Pull out every line in the data that has the string "parts" in it.

#### Working data ####

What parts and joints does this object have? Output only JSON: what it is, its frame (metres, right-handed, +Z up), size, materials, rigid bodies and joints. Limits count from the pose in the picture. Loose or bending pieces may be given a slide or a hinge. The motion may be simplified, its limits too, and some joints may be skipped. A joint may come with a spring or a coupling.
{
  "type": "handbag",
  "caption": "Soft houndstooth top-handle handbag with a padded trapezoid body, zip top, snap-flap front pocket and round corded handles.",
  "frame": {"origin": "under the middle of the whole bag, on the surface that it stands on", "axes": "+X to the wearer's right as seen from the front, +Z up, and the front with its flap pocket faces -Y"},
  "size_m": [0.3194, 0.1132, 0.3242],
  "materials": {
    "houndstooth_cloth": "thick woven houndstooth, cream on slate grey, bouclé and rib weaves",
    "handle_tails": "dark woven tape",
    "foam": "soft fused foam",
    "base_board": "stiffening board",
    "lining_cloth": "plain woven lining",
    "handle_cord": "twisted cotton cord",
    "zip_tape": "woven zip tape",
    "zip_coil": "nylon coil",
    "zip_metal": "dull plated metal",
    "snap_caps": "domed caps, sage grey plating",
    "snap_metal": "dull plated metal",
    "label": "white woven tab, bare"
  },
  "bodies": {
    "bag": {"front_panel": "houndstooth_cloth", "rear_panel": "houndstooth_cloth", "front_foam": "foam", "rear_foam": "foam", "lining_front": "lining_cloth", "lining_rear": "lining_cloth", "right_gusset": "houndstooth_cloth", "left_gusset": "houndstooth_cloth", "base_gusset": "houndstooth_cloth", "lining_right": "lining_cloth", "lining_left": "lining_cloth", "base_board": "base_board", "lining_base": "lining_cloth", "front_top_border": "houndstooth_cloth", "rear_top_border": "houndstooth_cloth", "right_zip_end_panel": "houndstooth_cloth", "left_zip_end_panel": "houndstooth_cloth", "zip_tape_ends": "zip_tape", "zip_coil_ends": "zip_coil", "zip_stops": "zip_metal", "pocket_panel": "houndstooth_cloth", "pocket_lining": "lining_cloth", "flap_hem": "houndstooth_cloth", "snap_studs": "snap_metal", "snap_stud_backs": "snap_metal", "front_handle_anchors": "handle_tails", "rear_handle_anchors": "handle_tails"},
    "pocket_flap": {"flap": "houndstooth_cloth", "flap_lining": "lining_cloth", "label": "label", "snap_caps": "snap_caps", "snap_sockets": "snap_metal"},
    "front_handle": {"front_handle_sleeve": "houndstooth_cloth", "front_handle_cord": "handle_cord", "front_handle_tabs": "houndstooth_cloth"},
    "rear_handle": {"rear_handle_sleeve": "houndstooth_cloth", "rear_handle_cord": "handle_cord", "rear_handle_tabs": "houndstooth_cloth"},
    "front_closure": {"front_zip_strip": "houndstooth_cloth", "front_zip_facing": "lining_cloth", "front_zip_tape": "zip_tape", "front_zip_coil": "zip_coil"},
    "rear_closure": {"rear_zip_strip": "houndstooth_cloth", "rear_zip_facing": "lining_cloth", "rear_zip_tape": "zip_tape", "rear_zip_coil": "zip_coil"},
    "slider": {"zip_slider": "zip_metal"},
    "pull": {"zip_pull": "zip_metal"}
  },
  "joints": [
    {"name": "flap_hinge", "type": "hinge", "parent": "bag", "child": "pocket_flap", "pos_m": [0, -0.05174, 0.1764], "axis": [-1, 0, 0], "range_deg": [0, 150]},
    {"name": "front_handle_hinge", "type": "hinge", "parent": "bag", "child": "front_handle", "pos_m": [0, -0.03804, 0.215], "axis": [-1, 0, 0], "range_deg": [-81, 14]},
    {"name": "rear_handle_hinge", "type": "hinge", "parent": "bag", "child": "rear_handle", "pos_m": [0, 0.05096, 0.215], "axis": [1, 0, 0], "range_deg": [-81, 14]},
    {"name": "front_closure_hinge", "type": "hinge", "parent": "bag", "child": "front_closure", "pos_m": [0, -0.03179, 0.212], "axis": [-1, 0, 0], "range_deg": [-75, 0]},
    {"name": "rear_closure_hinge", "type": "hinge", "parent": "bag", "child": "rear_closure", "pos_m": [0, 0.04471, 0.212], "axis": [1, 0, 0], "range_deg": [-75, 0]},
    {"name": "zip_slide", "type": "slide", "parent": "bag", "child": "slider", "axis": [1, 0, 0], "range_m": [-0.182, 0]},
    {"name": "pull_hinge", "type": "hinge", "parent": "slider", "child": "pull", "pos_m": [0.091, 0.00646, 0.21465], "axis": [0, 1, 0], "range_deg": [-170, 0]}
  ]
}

####
#### Working data ####

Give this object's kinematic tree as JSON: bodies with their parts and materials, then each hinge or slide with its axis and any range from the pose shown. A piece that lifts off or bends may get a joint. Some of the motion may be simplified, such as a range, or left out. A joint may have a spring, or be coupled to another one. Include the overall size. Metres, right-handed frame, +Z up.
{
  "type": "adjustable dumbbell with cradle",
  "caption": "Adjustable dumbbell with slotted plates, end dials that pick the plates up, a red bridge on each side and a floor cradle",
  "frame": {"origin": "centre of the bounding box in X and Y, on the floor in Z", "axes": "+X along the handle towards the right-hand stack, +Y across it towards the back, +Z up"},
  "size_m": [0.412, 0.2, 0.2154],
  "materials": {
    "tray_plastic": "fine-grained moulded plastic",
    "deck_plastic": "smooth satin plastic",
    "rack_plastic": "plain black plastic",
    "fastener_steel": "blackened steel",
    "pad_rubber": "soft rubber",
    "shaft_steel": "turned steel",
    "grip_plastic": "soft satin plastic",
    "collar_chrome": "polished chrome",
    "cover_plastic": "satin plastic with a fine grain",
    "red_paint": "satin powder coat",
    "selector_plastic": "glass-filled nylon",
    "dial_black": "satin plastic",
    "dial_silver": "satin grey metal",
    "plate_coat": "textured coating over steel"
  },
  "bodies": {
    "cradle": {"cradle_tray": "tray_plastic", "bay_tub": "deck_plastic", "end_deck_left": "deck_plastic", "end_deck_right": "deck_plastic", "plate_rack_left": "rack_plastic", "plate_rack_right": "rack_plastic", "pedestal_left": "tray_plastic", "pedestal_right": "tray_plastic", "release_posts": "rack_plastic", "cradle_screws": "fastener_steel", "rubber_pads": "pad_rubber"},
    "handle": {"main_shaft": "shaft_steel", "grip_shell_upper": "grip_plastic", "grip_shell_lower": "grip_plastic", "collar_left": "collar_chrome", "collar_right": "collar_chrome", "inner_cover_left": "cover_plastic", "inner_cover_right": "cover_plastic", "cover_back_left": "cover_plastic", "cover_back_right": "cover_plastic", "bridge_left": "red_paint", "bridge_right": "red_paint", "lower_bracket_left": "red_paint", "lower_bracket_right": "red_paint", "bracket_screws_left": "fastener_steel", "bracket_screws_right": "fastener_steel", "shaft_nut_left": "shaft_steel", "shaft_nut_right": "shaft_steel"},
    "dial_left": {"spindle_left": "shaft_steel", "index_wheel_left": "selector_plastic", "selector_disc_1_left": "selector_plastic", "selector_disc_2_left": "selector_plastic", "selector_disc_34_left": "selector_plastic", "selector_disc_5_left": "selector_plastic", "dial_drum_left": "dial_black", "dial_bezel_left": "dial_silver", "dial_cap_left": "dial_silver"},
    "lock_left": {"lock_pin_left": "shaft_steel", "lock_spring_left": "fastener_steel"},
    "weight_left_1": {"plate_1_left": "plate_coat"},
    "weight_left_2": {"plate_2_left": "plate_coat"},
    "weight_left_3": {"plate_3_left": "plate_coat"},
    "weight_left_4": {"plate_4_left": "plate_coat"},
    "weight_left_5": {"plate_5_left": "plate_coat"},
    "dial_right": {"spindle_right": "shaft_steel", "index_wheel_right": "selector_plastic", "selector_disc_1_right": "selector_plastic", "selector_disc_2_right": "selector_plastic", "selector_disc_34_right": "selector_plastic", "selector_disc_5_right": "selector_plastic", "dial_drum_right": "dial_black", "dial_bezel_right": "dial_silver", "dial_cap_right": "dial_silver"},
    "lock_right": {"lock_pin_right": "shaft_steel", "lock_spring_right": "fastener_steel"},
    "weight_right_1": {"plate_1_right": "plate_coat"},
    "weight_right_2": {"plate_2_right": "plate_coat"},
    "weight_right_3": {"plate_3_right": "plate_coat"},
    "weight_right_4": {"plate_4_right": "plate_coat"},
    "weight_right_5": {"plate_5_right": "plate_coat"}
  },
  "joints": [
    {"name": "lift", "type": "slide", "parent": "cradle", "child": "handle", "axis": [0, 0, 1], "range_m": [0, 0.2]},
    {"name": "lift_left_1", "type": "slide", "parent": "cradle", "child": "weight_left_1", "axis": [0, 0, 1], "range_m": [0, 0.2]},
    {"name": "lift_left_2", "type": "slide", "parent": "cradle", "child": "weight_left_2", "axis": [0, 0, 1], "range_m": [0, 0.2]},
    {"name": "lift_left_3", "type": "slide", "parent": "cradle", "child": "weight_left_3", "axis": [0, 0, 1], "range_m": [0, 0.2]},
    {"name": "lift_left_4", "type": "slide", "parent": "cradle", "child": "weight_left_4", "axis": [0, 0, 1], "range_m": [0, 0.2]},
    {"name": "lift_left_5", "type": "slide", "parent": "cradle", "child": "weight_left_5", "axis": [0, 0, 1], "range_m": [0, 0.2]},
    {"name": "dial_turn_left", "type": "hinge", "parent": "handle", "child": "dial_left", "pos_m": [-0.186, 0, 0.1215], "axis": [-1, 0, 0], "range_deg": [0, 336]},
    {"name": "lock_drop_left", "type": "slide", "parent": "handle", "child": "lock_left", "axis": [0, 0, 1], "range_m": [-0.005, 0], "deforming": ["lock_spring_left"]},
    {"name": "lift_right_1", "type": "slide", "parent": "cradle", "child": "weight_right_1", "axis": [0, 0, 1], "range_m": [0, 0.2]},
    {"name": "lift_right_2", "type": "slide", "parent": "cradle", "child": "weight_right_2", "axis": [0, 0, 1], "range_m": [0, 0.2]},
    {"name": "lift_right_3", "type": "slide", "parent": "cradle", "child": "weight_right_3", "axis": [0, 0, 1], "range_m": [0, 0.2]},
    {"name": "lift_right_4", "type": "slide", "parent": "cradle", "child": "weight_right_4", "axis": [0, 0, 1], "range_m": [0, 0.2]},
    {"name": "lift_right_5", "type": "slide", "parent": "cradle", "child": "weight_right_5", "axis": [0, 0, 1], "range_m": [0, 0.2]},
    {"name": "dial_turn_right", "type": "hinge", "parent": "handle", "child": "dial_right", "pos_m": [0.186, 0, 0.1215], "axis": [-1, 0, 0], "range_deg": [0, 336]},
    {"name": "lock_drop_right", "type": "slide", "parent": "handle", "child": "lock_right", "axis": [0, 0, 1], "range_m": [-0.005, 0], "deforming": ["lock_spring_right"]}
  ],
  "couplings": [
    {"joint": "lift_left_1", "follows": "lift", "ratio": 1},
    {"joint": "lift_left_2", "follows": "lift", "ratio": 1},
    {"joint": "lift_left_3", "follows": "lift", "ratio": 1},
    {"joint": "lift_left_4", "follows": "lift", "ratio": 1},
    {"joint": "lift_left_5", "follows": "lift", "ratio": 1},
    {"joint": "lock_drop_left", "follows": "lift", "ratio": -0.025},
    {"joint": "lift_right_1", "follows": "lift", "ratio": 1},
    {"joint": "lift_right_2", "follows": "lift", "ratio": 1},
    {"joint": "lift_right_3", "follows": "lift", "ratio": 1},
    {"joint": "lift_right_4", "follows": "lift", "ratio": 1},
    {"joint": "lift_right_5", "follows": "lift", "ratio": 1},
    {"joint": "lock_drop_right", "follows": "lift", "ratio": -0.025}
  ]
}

####

▶ Response to the exercise
What parts and joints does this object have? Output only JSON: what it is, its frame (metres, right-handed, +Z up), size, materials, rigid bodies and joints. Limits count from the pose in the picture. Loose or bending pieces may be given a slide or a hinge. The motion may be simplified, its limits too, and some joints may be skipped. A joint may come with a spring or a coupling.
Give this object's kinematic tree as JSON: bodies with their parts and materials, then each hinge or slide with its axis and any range from the pose shown. A piece that lifts off or bends may get a joint. Some of the motion may be simplified, such as a range, or left out. A joint may have a spring, or be coupled to another one. Include the overall size. Metres, right-handed frame, +Z up.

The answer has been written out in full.